French President Emmanuel Macron lashed out at the political ‘extremes’, and the conservative leadership’s decision to ally with the far right, dubbing them “anti-Republican,” in a two-hour press conference, Wednesday (12 June), informally launching his election campaign.

Macron spoke for the first time after announcing the dissolution of the National Assembly and called for snap legislative elections on Sunday night (9 June), following a crushing defeat by the far-right party, Rassemblement national (RN), who secured over a third of the votes nationally.

The President’s party’s list, Besoin d’Europe, came a distant second, securing only 14.6% of the vote share.

Such a devasting result could not be left unanswered, said the president. Especially since he was already facing legislative blocks ever since he was reelected for a second term in 2022.

Not only has he failed to reach an absolute majority in the National Assembly, falling short by 40 MPs – but threats also remained that opposition parties would trigger a joint vote of no-confidence in the autumn, with serious risks the government could fall.
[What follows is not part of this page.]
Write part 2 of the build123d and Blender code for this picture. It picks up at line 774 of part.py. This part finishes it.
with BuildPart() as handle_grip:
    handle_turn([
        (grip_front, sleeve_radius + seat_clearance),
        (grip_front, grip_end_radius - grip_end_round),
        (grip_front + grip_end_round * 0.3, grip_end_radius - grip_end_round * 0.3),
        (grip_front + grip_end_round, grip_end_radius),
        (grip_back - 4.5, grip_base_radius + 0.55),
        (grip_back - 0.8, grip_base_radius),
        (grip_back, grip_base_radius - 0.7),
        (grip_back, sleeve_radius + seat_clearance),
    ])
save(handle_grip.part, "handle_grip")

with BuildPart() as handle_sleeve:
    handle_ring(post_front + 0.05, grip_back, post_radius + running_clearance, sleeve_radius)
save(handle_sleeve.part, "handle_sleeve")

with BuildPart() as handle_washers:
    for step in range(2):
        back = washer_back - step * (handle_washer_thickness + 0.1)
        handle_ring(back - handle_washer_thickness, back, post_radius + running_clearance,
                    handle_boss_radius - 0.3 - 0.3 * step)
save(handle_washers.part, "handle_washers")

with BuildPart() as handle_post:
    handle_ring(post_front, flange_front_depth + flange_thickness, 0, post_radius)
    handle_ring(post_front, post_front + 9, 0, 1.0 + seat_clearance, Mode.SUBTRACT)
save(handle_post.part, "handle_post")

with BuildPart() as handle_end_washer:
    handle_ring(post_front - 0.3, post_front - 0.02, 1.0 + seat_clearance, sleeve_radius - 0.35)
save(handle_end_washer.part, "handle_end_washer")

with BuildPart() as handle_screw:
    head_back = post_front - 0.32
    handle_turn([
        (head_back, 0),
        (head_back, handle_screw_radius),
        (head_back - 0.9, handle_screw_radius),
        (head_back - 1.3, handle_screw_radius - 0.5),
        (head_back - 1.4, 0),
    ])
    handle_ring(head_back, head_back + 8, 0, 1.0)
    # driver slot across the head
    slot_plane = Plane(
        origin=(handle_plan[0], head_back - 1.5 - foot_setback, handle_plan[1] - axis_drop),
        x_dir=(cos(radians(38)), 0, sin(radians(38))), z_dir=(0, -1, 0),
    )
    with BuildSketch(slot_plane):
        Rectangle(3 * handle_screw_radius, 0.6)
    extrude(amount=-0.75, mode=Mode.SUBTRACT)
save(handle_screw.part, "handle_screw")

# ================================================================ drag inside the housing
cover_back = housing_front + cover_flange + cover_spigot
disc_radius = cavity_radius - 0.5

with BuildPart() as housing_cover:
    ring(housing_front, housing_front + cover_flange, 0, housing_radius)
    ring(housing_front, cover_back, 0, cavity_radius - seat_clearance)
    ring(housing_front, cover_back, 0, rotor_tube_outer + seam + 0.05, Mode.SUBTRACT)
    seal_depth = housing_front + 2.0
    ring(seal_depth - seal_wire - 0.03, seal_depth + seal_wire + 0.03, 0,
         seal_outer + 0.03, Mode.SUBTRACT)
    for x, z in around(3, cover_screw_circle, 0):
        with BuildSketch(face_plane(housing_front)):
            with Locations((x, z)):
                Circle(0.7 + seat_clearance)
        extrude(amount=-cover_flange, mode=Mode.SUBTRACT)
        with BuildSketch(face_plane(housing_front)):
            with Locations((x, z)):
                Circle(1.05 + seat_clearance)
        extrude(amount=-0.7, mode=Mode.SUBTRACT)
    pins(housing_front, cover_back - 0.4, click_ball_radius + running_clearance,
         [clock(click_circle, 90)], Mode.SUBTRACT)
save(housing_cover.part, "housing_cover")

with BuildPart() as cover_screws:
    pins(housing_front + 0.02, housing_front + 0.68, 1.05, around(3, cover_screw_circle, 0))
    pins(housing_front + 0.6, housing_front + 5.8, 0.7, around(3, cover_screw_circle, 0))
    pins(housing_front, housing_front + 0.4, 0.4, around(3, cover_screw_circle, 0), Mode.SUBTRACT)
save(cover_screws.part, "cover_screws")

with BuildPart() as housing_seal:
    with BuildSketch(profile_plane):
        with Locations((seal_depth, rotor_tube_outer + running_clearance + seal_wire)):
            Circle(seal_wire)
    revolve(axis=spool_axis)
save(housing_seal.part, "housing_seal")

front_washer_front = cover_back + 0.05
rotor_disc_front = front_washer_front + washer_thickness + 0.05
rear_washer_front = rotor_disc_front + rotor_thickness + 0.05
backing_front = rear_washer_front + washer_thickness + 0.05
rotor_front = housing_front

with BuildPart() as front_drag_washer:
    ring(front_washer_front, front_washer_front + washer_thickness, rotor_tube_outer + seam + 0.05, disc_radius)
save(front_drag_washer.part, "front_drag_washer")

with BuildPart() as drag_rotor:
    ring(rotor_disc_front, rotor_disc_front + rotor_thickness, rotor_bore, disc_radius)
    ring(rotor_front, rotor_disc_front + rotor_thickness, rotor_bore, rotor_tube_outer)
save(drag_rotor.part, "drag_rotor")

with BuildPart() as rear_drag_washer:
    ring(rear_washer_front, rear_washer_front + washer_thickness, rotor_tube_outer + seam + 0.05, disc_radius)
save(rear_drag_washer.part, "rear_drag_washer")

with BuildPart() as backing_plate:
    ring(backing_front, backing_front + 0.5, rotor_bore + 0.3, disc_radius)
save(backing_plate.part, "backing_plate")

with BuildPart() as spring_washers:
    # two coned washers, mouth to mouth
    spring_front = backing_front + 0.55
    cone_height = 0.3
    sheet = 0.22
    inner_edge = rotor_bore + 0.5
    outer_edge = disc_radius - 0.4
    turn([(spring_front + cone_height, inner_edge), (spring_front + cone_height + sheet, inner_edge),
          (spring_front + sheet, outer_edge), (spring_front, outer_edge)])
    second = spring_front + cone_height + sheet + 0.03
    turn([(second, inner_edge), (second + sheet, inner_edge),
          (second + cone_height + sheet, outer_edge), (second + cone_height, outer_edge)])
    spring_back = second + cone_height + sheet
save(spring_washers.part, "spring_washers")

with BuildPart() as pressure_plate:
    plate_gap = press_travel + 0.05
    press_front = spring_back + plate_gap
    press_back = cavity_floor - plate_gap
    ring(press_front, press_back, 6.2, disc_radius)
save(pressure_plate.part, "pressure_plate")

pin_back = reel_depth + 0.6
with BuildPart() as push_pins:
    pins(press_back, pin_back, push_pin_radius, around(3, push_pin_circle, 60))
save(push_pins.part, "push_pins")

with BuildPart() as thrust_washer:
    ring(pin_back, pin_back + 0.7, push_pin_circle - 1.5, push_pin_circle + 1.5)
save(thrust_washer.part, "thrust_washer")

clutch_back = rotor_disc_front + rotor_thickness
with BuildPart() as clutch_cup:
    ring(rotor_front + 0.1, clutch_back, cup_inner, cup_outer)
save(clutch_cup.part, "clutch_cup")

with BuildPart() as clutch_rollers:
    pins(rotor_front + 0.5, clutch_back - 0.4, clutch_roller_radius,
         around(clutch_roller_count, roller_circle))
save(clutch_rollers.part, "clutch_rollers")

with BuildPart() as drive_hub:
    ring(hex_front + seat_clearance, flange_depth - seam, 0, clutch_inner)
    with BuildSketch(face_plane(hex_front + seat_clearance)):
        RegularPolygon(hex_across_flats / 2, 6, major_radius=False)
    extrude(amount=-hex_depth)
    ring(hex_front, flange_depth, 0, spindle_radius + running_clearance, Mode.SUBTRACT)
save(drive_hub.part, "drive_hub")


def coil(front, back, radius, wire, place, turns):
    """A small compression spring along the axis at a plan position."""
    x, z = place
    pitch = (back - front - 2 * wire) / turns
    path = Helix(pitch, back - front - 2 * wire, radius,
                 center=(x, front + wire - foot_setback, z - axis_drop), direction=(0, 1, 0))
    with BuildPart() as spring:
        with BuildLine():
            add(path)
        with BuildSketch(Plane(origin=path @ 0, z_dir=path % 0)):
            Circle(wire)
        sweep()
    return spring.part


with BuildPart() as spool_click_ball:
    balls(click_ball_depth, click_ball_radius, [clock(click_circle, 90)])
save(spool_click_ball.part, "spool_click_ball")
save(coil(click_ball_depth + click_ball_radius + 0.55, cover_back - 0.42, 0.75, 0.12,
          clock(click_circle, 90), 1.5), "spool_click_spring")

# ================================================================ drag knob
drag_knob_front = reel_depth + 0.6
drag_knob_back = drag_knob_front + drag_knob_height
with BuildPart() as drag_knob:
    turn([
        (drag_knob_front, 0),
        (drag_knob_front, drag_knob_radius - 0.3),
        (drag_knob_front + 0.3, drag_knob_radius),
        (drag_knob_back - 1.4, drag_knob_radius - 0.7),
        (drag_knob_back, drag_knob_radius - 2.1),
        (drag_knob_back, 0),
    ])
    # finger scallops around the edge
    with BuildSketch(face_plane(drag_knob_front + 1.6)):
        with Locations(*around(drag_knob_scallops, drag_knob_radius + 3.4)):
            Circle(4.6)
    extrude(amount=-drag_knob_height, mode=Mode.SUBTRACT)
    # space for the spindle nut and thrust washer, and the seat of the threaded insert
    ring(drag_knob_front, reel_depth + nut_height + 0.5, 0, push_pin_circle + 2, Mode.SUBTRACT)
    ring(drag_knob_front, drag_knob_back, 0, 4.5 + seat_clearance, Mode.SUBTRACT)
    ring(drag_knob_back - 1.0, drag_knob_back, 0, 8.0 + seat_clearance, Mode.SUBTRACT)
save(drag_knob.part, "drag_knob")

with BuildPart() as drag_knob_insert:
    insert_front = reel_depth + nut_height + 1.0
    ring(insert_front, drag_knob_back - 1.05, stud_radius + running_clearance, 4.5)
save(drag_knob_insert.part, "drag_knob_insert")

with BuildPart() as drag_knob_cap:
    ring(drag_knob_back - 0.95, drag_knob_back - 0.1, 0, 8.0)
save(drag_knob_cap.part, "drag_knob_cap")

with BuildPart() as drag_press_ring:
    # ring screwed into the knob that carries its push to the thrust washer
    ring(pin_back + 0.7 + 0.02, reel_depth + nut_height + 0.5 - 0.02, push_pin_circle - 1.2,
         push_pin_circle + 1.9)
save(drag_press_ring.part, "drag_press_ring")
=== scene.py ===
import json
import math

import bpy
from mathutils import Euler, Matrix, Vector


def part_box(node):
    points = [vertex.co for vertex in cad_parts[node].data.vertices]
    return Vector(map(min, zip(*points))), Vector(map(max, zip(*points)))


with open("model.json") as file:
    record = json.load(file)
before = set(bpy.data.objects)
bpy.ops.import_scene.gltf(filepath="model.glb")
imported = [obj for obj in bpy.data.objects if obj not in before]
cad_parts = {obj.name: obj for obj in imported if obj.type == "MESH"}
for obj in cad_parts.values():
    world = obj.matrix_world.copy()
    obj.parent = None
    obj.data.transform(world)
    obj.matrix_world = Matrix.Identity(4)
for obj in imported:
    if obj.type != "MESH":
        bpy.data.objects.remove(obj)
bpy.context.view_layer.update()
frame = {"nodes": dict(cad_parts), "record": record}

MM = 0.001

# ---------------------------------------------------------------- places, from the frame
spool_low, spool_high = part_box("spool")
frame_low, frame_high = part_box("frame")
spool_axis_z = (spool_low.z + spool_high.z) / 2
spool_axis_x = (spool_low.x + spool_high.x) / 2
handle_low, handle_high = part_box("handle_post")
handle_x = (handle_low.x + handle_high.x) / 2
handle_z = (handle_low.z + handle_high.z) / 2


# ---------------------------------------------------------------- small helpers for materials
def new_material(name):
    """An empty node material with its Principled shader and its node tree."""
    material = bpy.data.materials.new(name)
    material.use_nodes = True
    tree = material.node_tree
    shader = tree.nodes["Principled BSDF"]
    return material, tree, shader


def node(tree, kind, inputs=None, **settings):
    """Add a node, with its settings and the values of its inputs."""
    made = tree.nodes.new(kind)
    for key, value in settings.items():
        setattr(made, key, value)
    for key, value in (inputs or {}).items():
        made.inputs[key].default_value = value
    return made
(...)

Admitting to the precarious political situation, he said “I have to acknowledge what was inevitably preventing the government from acting, and that in turn was becoming a danger for France.”

He is now gambling that these elections would ensure the far-right never reaches higher office.
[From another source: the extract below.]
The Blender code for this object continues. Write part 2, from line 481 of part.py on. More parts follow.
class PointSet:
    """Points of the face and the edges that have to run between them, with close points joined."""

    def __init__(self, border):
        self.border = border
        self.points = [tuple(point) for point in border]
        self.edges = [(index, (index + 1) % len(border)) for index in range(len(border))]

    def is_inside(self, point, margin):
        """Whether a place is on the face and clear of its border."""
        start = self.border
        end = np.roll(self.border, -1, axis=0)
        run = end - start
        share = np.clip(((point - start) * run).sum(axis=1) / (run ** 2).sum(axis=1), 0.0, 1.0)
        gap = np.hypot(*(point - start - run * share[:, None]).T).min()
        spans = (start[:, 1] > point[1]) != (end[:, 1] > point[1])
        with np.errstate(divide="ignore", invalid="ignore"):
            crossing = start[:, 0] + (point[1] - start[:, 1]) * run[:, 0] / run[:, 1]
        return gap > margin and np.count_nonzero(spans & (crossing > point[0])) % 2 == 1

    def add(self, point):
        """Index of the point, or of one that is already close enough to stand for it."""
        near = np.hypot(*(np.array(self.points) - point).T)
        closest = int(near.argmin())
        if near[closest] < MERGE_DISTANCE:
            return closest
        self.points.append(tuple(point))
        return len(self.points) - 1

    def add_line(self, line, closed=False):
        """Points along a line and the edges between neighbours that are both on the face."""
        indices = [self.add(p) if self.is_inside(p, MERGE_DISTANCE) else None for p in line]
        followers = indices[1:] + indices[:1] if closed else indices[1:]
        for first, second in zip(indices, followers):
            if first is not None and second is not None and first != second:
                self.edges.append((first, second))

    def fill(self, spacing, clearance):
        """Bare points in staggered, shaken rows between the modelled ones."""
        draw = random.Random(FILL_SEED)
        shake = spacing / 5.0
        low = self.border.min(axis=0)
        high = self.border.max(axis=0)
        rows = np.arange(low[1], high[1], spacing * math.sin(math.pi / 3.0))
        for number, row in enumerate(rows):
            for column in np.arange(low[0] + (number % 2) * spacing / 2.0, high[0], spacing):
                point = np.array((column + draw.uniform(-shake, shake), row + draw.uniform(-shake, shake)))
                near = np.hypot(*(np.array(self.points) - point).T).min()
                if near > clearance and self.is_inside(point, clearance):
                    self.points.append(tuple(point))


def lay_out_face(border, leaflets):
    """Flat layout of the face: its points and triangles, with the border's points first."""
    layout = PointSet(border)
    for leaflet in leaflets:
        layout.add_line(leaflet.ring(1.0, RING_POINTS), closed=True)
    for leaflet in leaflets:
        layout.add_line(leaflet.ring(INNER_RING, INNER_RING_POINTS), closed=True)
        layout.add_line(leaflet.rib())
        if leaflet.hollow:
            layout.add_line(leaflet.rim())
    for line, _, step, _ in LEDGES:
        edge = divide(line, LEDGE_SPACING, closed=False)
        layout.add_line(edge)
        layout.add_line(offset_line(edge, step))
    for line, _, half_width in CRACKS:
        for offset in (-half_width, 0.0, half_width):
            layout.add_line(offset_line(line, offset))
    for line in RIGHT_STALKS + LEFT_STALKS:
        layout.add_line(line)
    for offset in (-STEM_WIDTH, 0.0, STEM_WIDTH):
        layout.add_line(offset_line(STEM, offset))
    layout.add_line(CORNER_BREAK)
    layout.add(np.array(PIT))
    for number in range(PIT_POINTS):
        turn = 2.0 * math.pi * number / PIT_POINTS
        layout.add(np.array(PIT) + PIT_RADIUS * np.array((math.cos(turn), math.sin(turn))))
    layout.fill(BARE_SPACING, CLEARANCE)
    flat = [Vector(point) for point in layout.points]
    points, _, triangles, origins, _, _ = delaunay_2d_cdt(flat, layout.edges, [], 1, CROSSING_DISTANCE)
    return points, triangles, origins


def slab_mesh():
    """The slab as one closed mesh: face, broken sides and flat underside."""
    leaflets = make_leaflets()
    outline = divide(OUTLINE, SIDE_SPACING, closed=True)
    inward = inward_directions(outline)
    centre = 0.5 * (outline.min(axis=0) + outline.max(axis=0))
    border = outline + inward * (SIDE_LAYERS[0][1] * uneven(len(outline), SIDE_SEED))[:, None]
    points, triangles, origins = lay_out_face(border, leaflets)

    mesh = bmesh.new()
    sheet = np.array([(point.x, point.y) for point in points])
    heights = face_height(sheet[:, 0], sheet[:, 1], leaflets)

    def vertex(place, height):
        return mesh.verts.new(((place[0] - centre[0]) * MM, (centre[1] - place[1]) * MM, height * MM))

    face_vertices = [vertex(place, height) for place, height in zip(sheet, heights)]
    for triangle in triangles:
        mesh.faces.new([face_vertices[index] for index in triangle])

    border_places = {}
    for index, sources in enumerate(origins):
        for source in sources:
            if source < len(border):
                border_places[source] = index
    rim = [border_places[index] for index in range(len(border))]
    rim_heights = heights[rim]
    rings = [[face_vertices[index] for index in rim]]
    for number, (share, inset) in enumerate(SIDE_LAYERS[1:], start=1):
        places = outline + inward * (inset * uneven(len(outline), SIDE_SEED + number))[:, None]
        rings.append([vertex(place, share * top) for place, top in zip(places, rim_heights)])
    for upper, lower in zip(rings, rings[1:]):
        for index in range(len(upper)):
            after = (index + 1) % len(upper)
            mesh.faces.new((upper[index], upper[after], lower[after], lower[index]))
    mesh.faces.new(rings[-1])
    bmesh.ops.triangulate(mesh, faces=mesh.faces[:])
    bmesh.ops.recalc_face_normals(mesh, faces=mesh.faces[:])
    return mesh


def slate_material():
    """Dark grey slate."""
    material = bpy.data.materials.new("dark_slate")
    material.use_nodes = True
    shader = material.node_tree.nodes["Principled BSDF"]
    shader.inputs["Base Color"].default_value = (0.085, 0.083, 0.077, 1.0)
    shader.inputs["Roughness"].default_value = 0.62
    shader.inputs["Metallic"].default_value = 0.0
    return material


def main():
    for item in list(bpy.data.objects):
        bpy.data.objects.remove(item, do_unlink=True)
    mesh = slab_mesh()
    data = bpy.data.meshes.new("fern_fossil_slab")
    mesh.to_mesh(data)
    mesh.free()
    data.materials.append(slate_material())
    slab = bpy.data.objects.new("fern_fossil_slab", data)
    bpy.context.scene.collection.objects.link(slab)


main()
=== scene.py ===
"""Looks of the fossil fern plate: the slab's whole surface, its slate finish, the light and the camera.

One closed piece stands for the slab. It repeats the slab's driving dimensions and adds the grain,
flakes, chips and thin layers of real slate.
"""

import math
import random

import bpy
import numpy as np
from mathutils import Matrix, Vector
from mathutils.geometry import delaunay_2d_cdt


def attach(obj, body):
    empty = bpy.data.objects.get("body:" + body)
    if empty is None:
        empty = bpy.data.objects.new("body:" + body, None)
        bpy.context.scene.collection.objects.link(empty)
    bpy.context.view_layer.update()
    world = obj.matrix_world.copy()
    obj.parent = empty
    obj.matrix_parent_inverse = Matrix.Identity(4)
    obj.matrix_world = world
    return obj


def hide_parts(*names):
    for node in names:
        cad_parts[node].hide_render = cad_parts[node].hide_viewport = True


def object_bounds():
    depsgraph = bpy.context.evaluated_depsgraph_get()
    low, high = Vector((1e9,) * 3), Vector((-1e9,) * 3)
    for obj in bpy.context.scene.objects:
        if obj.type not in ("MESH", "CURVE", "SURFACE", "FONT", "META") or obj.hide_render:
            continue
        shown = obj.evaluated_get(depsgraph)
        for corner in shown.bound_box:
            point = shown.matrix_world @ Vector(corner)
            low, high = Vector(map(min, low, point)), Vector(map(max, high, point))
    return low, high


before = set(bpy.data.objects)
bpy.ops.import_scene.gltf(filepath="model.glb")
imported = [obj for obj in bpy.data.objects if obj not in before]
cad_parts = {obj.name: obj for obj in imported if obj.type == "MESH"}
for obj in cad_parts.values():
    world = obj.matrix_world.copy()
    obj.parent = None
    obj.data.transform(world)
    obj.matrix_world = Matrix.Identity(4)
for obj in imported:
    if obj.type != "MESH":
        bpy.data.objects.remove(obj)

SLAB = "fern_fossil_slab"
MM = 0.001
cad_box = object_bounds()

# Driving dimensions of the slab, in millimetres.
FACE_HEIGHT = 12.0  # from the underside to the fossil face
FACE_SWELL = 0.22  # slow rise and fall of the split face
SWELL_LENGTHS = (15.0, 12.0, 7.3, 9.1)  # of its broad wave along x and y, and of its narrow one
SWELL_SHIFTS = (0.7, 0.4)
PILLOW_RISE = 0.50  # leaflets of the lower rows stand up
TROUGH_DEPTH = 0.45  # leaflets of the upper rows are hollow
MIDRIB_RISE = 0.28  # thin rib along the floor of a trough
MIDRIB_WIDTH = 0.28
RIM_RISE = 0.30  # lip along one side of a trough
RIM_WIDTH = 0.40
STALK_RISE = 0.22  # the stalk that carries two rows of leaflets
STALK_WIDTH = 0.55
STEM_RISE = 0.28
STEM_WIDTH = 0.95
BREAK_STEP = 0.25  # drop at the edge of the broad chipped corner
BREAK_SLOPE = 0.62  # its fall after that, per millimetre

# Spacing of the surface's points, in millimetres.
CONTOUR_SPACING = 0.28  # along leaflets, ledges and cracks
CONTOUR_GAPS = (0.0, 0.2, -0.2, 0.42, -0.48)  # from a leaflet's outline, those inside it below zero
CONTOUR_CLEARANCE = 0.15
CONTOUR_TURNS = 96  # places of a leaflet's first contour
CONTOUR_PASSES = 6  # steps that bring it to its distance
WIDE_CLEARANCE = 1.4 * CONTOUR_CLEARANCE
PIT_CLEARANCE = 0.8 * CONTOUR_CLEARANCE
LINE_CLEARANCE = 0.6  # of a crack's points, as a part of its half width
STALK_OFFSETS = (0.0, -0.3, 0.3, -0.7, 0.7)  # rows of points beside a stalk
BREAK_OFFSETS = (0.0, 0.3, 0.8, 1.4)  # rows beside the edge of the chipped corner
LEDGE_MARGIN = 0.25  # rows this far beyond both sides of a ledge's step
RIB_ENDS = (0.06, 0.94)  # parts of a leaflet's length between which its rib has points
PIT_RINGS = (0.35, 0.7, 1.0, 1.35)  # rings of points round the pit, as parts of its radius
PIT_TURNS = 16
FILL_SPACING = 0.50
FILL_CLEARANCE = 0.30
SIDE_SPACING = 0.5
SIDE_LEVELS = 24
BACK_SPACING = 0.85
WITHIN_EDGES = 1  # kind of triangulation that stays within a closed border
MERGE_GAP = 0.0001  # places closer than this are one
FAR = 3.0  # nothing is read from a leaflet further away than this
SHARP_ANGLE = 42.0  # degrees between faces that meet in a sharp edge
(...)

Navigating Through France’s Political Storm

On Sunday night, Emmanuel Macron called for snap elections. Can the president’s sudden move halt the far right’s rising success?

Taking aim at the “anti-Republicans”

Judging the country to be “at a crossroads”, with his snap elections being “a time of clarification,” he lashed out at political opponents for being “anti-Republican” and posing grave risk to the institutional stability of the country.

Macron dubbed the coalition deal  between conservatives Les Républicains (LR) President Eric Ciotti and the far-right “the devil’s pact” – and called on those against the deal to “clarify” their stance.

The leaders of the parties on the left, who approved an electoral ‘Front populaire’ coalition late on Monday 10 June, were also attacked by Macron for being, “antisemitic, [supporting] communitarianism and anti-parliamentary.”

“We now have unnatural alliances between two extremes [on the far-right and far-left], who agree on virtually nothing apart from top jobs, but who will not be able to implement any programme whatsoever,” said Macron.

LR’s German counterparts, the CDU, told Euractiv on Tuesday that an alliance with the far-right would automatically see their membership in the European conservatives EPP family revoked.

These left- and right-wing coalitions, Macron say, could not be more distant ideologically on some of today’s fundamental issues.

On the left, “there are those who want to support Ukraine, and those who want to support Russia,” in reference to far-left La France insoumise (LFI) call for an immediate peace plan and international negotiations between Russia and Ukraine – though they clearly condemned Russia’s invasion throughout the EU elections campaign.

On the right, he insisted significant differences exists between the conservatives and the far-right on the economy – one is deemed liberal, the other interventionist.

To counter these “extremes,” Macron called for a “central bloc” that would extend from social-democrats and the greens all the way to anti-RN conservatives.

“The responsibility of this government’s leaders, and those of the democratic and green left, is to make clear they refuse to take part in this impossible [Front populaire] alliance, after which we can build something with them,” he said.

He even implicitly called on EU elections’ socialist lead candidate Raphaël Glucksmann, to join his ranks, saying he ran “a very respectable and dignified campaign, with powerful ideas.”

He dismissed the claim outright that the snap elections threatened France’s influence in the EU, saying “[we] cannot, for the sake of stability, ignore the will of the people.”